Certain Risks Associated with the Reverse Stock Split
 
  •  If the reverse stock split is effected and the market price of our common stock declines, the percentage decline may be greater than would occur in the absence of a reverse stock split. The market price of our common stock will, however, also be based on performance and other factors, which are unrelated to the number of shares outstanding.
 
  •  There can be no assurance that the reverse stock split will result in any particular price for our common stock. As a result, the trading liquidity of our common stock may not necessarily improve.
 
  •  To the extent we are unable to refinance our debt at maturity on attractive terms, we may choose to issue shares of common stock in satisfaction thereof.

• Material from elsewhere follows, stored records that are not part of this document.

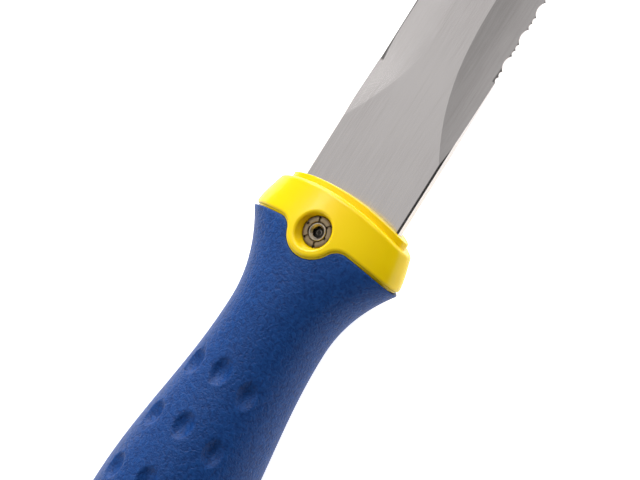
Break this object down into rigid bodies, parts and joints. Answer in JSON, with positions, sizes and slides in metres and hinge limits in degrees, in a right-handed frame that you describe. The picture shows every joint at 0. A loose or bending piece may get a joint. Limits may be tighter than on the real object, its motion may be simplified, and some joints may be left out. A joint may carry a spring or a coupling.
{
  "type": "rigging knife",
  "caption": "Fixed-blade sailing knife with a plain and a scalloped edge, a screw-clamped blade and a flared, dimpled handle.",
  "frame": {"origin": "on the ground under the middle of the knife's box, with the knife lying on its rear face", "axes": "+Y along the knife to the blade's point, +X to the scalloped edge, +Z out of the face that shows the clamp screw"},
  "size_m": [0.0444, 0.248, 0.034],
  "materials": {
    "blade_steel": "satin ground stainless steel",
    "collar_plastic": "glossy moulded yellow plastic",
    "grip_rubber": "fine leather-textured blue elastomer",
    "core_plastic": "moulded yellow plastic",
    "pin_steel": "ground",
    "bush_steel": "turned stainless steel",
    "screw_steel": "passivated stainless steel",
    "insert_brass": "turned",
    "eyelet_steel": "rolled stainless steel"
  },
  "bodies": {
    "knife": {"blade": "blade_steel", "collar": "collar_plastic", "grip_sleeve": "grip_rubber", "core_front": "core_plastic", "core_rear": "core_plastic", "tang_pins": "pin_steel", "front_bush": "bush_steel", "rear_barrel_nut": "bush_steel", "butt_cap": "collar_plastic", "butt_screw": "screw_steel", "butt_washer": "bush_steel", "butt_insert": "insert_brass", "lanyard_eyelet": "eyelet_steel", "eyelet_washer": "eyelet_steel"},
    "screw_washer": {"lock_washer": "screw_steel"},
    "screw": {"clamp_screw": "screw_steel"}
  },
  "joints": [
    {"name": "clamp_screw_travel", "type": "slide", "parent": "knife", "child": "screw_washer", "axis": [0, 0, 1], "range_m": [0, 0.002]},
    {"name": "clamp_screw_turn", "type": "hinge", "parent": "screw_washer", "child": "screw", "pos_m": [0, -0.005, 0.017], "axis": [0, 0, 1], "range_deg": [0, 1442]}
  ],
  "couplings": [
    {"joint": "clamp_screw_turn", "follows": "clamp_screw_travel", "rad_per_m": 12566}
  ]
}
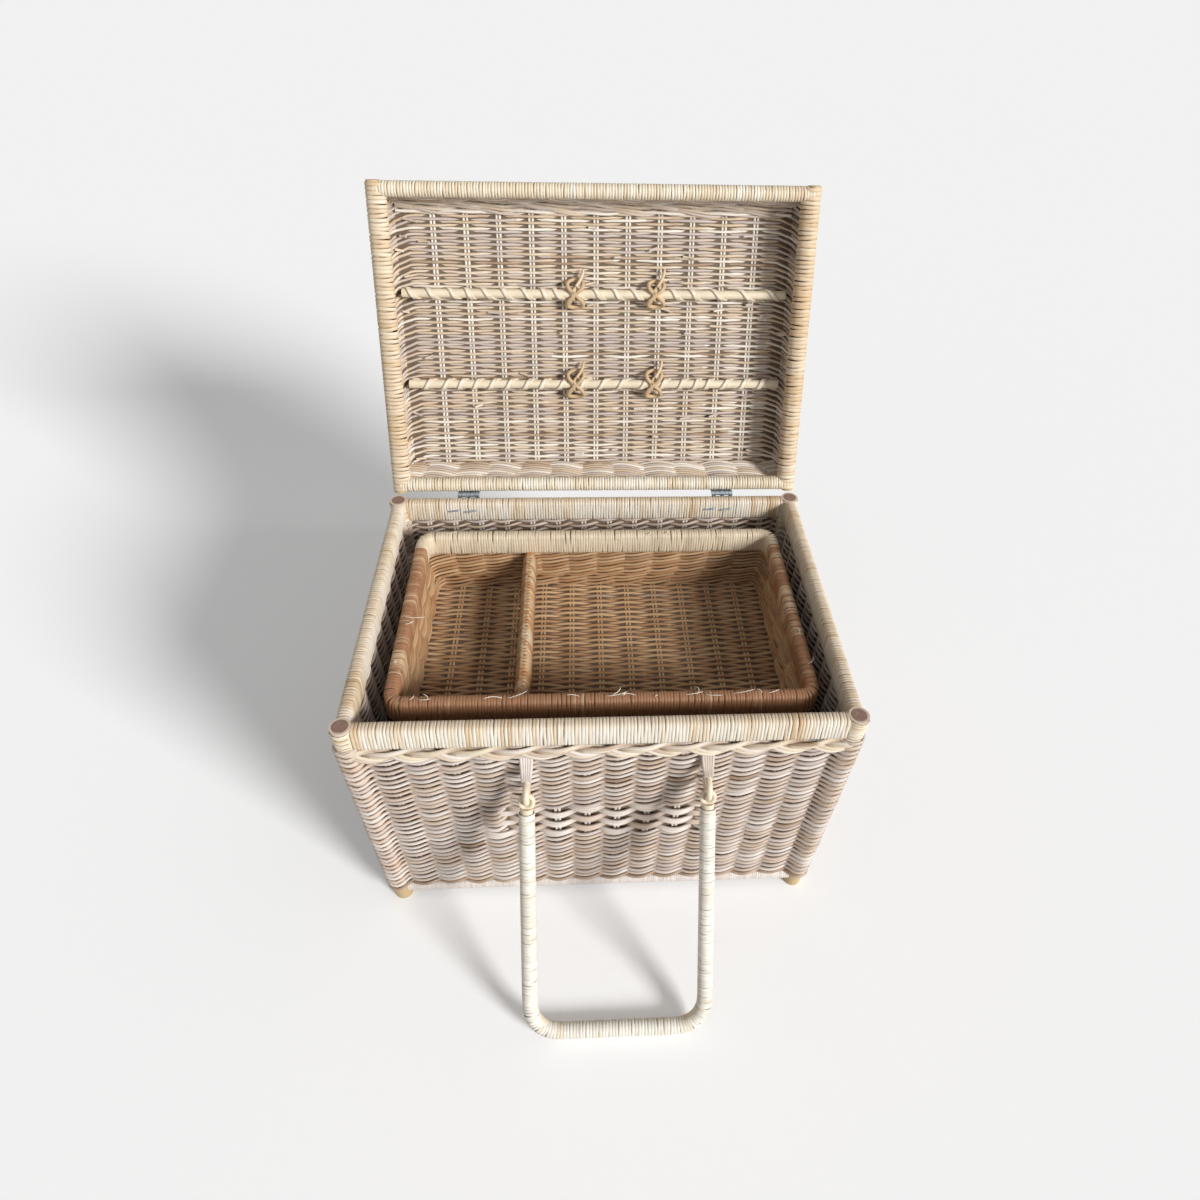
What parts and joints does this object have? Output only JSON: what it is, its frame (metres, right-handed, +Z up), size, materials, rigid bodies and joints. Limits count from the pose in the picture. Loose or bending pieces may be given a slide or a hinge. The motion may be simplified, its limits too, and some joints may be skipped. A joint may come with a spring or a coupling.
{
  "type": "picnic basket",
  "caption": "Rectangular woven picnic hamper with a hinged lid standing open, a lift-out divided tray and a swinging carrying handle on the front and on the back.",
  "frame": {"origin": "on the floor under the middle of the basket", "axes": "+X to the right seen from the front, +Y to the back where the lid is hinged, +Z up"},
  "size_m": [0.4818, 0.6114, 0.6342],
  "materials": {
    "rattan_pole": "satin natural rattan pole",
    "cane_binding": "satin wound cane strip",
    "willow_weave": "weathered woven rod",
    "steel": "dull zinc plate"
  },
  "bodies": {
    "basket": {"post_front_left": "rattan_pole", "post_front_right": "rattan_pole", "post_back_left": "rattan_pole", "post_back_right": "rattan_pole", "rim_rail_front": "rattan_pole", "rim_rail_back": "rattan_pole", "rim_rail_left": "rattan_pole", "rim_rail_right": "rattan_pole", "rim_binding_front": "cane_binding", "rim_binding_back": "cane_binding", "rim_binding_left": "cane_binding", "rim_binding_right": "cane_binding", "wall_front": "willow_weave", "wall_back": "willow_weave", "wall_left": "willow_weave", "wall_right": "willow_weave", "bottom_panel": "willow_weave", "foot_rail_front": "cane_binding", "foot_rail_back": "cane_binding", "foot_rail_left": "cane_binding", "foot_rail_right": "cane_binding", "border_rope": "willow_weave", "tray_bearer_left": "rattan_pole", "tray_bearer_right": "rattan_pole", "handle_ears": "cane_binding", "hinge_leaves_box": "steel", "hinge_pins": "steel", "staples_box": "steel"},
    "lid": {"lid_pole_left": "rattan_pole", "lid_pole_right": "rattan_pole", "lid_pole_back": "rattan_pole", "lid_pole_front": "rattan_pole", "lid_binding_left": "cane_binding", "lid_binding_right": "cane_binding", "lid_binding_back": "cane_binding", "lid_binding_front": "cane_binding", "lid_wall_front": "willow_weave", "lid_wall_back": "willow_weave", "lid_wall_left": "willow_weave", "lid_wall_right": "willow_weave", "lid_panel": "willow_weave", "lid_rod_lower": "rattan_pole", "lid_rod_upper": "rattan_pole", "lid_ties": "cane_binding", "hinge_leaves_lid": "steel", "staples_lid": "steel"},
    "tray": {"tray_hoop": "rattan_pole", "tray_binding": "cane_binding", "tray_wall_front": "willow_weave", "tray_wall_back": "willow_weave", "tray_wall_left": "willow_weave", "tray_wall_right": "willow_weave", "tray_base": "willow_weave", "tray_divider": "willow_weave", "tray_divider_edge": "willow_weave"},
    "handle_front": {"handle_front": "rattan_pole", "handle_front_binding": "cane_binding"},
    "handle_back": {"handle_back": "rattan_pole", "handle_back_binding": "cane_binding"}
  },
  "joints": [
    {"name": "lid_hinge", "type": "hinge", "parent": "basket", "child": "lid", "pos_m": [0, 0.1736, 0.296], "axis": [1, 0, 0], "range_deg": [0, 103.4]},
    {"name": "tray_lift", "type": "slide", "parent": "basket", "child": "tray", "axis": [0, 0, 1], "range_m": [0, 0.04]},
    {"name": "handle_front_swing", "type": "hinge", "parent": "basket", "child": "handle_front", "pos_m": [0, -0.184, 0.222], "axis": [-1, 0, 0], "range_deg": [0, 152]},
    {"name": "handle_back_swing", "type": "hinge", "parent": "basket", "child": "handle_back", "pos_m": [0, 0.184, 0.222], "axis": [1, 0, 0], "range_deg": [0, 110]}
  ]
}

From June 2009 through December 2010, approximately $512.3 million of our debt and our subsidiaries’ debt is due to mature.
 
  •  There can be no assurance that the market price per share of our common stock after a reverse stock split will increase in proportion to the reduction in the number of shares of our common stock outstanding before the reverse stock split. For example, based on the closing price of our common stock on April 28, 2009 of $0.39 per share, if the reverse stock split were implemented and approved for a reverse stock split ratio of one-for-twenty, there can be no assurance that the post-split market price of our common stock would be $7.80 or greater. Accordingly, the total market capitalization of our common stock after the reverse stock split may be lower than the total market capitalization before the reverse stock split. Moreover, in the future, the market price of our common stock following the reverse stock split may not exceed or remain higher than the market price prior to the reverse stock split.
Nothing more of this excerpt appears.